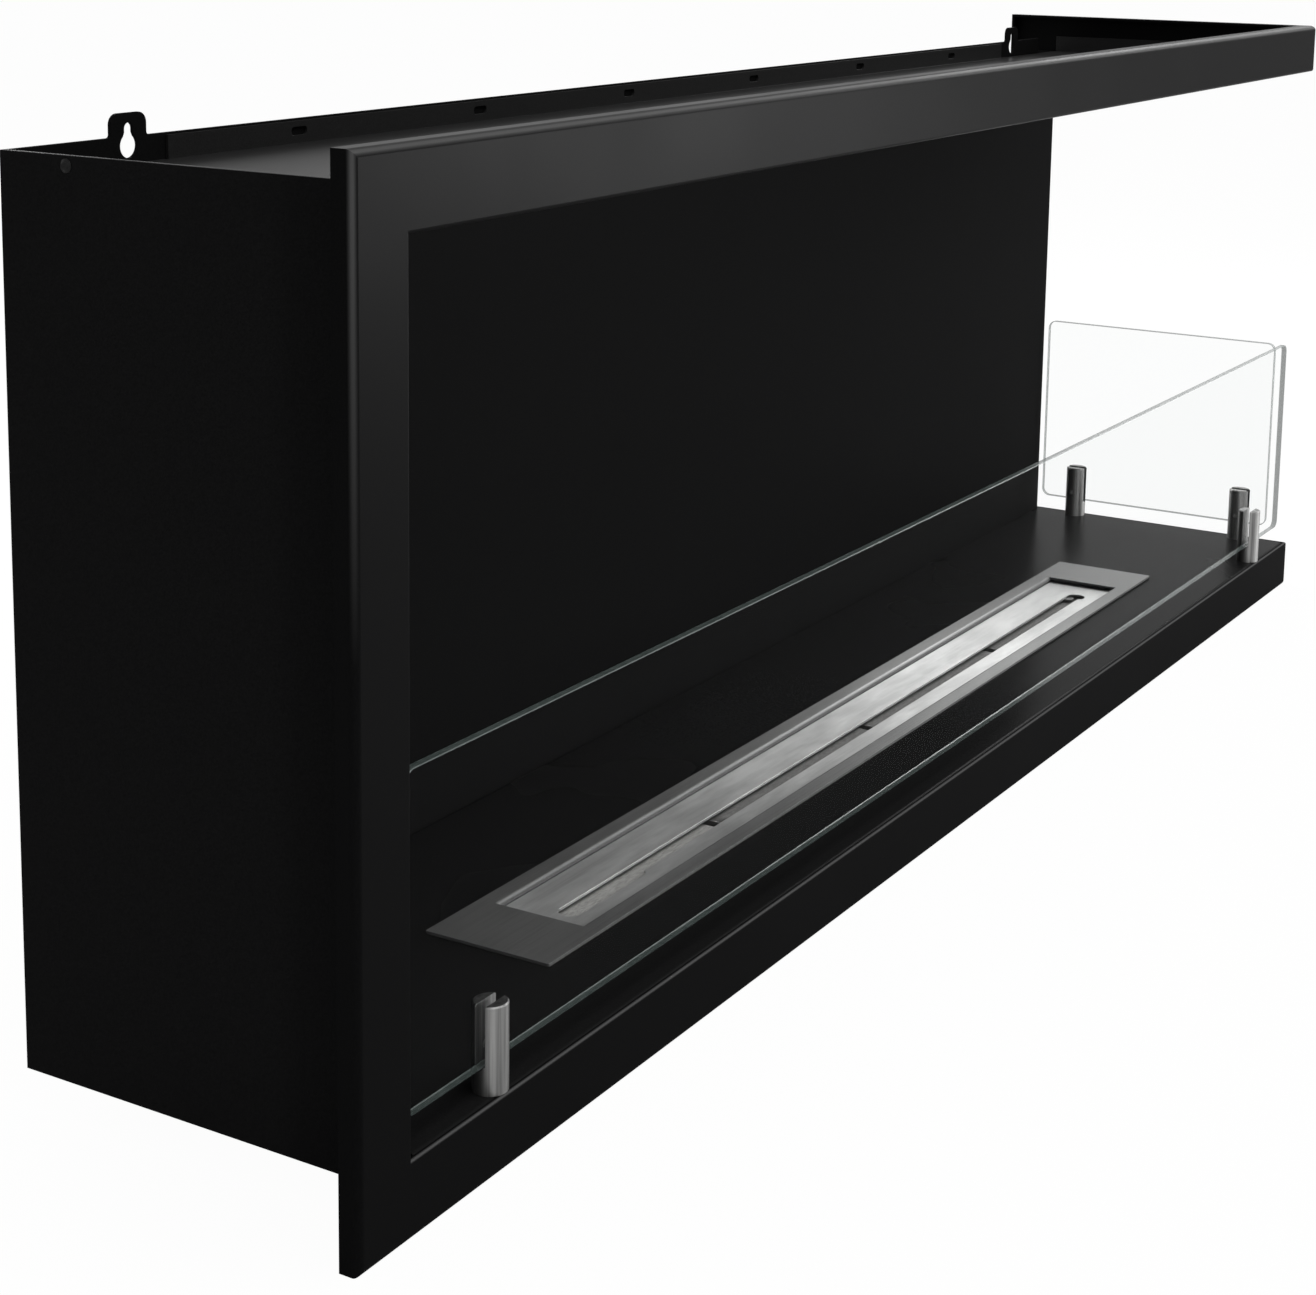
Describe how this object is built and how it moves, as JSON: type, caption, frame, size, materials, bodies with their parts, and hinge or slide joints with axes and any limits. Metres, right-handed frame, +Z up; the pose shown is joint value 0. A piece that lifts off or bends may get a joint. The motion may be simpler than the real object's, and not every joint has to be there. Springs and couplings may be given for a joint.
{
  "type": "built-in corner bioethanol fireplace",
  "caption": "Black sheet-steel fireplace insert open at the front and right side, with a flange frame, low glass panes on steel posts and a linear ethanol burner with a sliding shutter.",
  "frame": {"origin": "midway between the round holes of the two keyholes, on the back sheet's rear face", "axes": "+X to the right along the front, towards the open side; +Y into the wall, out of the back sheet; +Z up"},
  "size_m": [1.2, 0.247, 0.444],
  "materials": {
    "frame_coat": "fine satin black powder coat",
    "casing_coat": "satin black heat-resistant coat, glossier on the floor",
    "rivet": "black coated rivet",
    "clear_glass": "clear tempered glass with polished edges",
    "post_steel": "turned and brushed stainless steel",
    "screw_steel": "plain stainless steel screws",
    "burner_steel": "stainless steel, brushed lengthwise",
    "tank_steel": "dull stainless sheet",
    "wool": "white ceramic wool"
  },
  "bodies": {
    "casing": {"left_stile": "frame_coat", "front_top_rail": "frame_coat", "front_bottom_rail": "frame_coat", "side_top_rail": "frame_coat", "side_bottom_rail": "frame_coat", "rear_stile": "frame_coat", "left_wall": "casing_coat", "back_wall": "casing_coat", "top_plate": "casing_coat", "floor_plate": "casing_coat", "bottom_pan": "casing_coat", "floor_channel_left": "casing_coat", "floor_channel_right": "casing_coat", "wall_rivet": "rivet", "front_left_post": "post_steel", "front_right_post": "post_steel", "side_front_post": "post_steel", "side_rear_post": "post_steel", "post_screws": "screw_steel", "set_screws": "screw_steel"},
    "front_pane": {"front_glass": "clear_glass"},
    "side_pane": {"side_glass": "clear_glass"},
    "burner": {"burner_rim": "burner_steel", "burner_tank": "tank_steel", "tank_ribs": "tank_steel", "ceramic_wool": "wool", "burner_baffle": "burner_steel"},
    "shutter": {"burner_shutter": "burner_steel"}
  },
  "joints": [
    {"name": "front_pane_lift", "type": "slide", "parent": "casing", "child": "front_pane", "axis": [0, 0, 1], "range_m": [0, 0.15]},
    {"name": "side_pane_lift", "type": "slide", "parent": "casing", "child": "side_pane", "axis": [0, 0, 1], "range_m": [0, 0.15]},
    {"name": "burner_lift", "type": "slide", "parent": "casing", "child": "burner", "axis": [0, 0, 1], "range_m": [0, 0.12]},
    {"name": "shutter_slide", "type": "slide", "parent": "burner", "child": "shutter", "axis": [0, -1, 0], "range_m": [0, 0.016]}
  ]
}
□ □ □ □ □
Reproduce the full listing exactly.

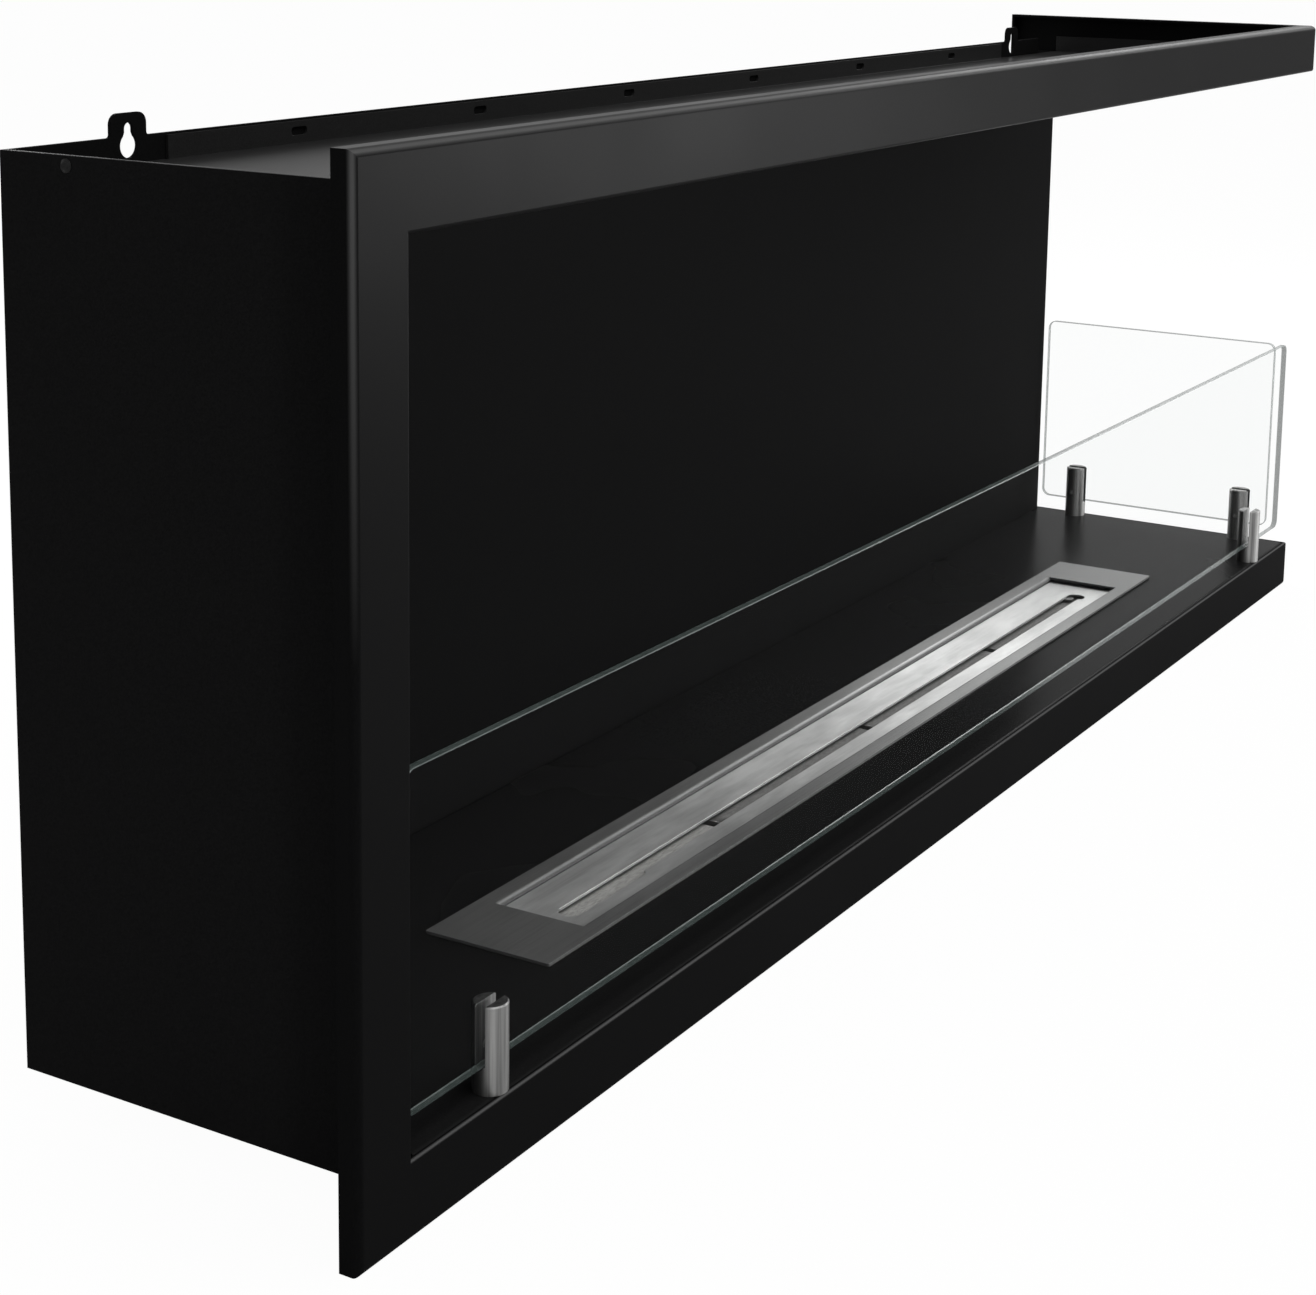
Describe how this object is built and how it moves, as JSON: type, caption, frame, size, materials, bodies with their parts, and hinge or slide joints with axes and any limits. Metres, right-handed frame, +Z up; the pose shown is joint value 0. A piece that lifts off or bends may get a joint. The motion may be simpler than the real object's, and not every joint has to be there. Springs and couplings may be given for a joint.
{
  "type": "built-in corner bioethanol fireplace",
  "caption": "Black sheet-steel fireplace insert open at the front and right side, with a flange frame, low glass panes on steel posts and a linear ethanol burner with a sliding shutter.",
  "frame": {"origin": "midway between the round holes of the two keyholes, on the back sheet's rear face", "axes": "+X to the right along the front, towards the open side; +Y into the wall, out of the back sheet; +Z up"},
  "size_m": [1.2, 0.247, 0.444],
  "materials": {
    "frame_coat": "fine satin black powder coat",
    "casing_coat": "satin black heat-resistant coat, glossier on the floor",
    "rivet": "black coated rivet",
    "clear_glass": "clear tempered glass with polished edges",
    "post_steel": "turned and brushed stainless steel",
    "screw_steel": "plain stainless steel screws",
    "burner_steel": "stainless steel, brushed lengthwise",
    "tank_steel": "dull stainless sheet",
    "wool": "white ceramic wool"
  },
  "bodies": {
    "casing": {"left_stile": "frame_coat", "front_top_rail": "frame_coat", "front_bottom_rail": "frame_coat", "side_top_rail": "frame_coat", "side_bottom_rail": "frame_coat", "rear_stile": "frame_coat", "left_wall": "casing_coat", "back_wall": "casing_coat", "top_plate": "casing_coat", "floor_plate": "casing_coat", "bottom_pan": "casing_coat", "floor_channel_left": "casing_coat", "floor_channel_right": "casing_coat", "wall_rivet": "rivet", "front_left_post": "post_steel", "front_right_post": "post_steel", "side_front_post": "post_steel", "side_rear_post": "post_steel", "post_screws": "screw_steel", "set_screws": "screw_steel"},
    "front_pane": {"front_glass": "clear_glass"},
    "side_pane": {"side_glass": "clear_glass"},
    "burner": {"burner_rim": "burner_steel", "burner_tank": "tank_steel", "tank_ribs": "tank_steel", "ceramic_wool": "wool", "burner_baffle": "burner_steel"},
    "shutter": {"burner_shutter": "burner_steel"}
  },
  "joints": [
    {"name": "front_pane_lift", "type": "slide", "parent": "casing", "child": "front_pane", "axis": [0, 0, 1], "range_m": [0, 0.15]},
    {"name": "side_pane_lift", "type": "slide", "parent": "casing", "child": "side_pane", "axis": [0, 0, 1], "range_m": [0, 0.15]},
    {"name": "burner_lift", "type": "slide", "parent": "casing", "child": "burner", "axis": [0, 0, 1], "range_m": [0, 0.12]},
    {"name": "shutter_slide", "type": "slide", "parent": "burner", "child": "shutter", "axis": [0, -1, 0], "range_m": [0, 0.016]}
  ]
}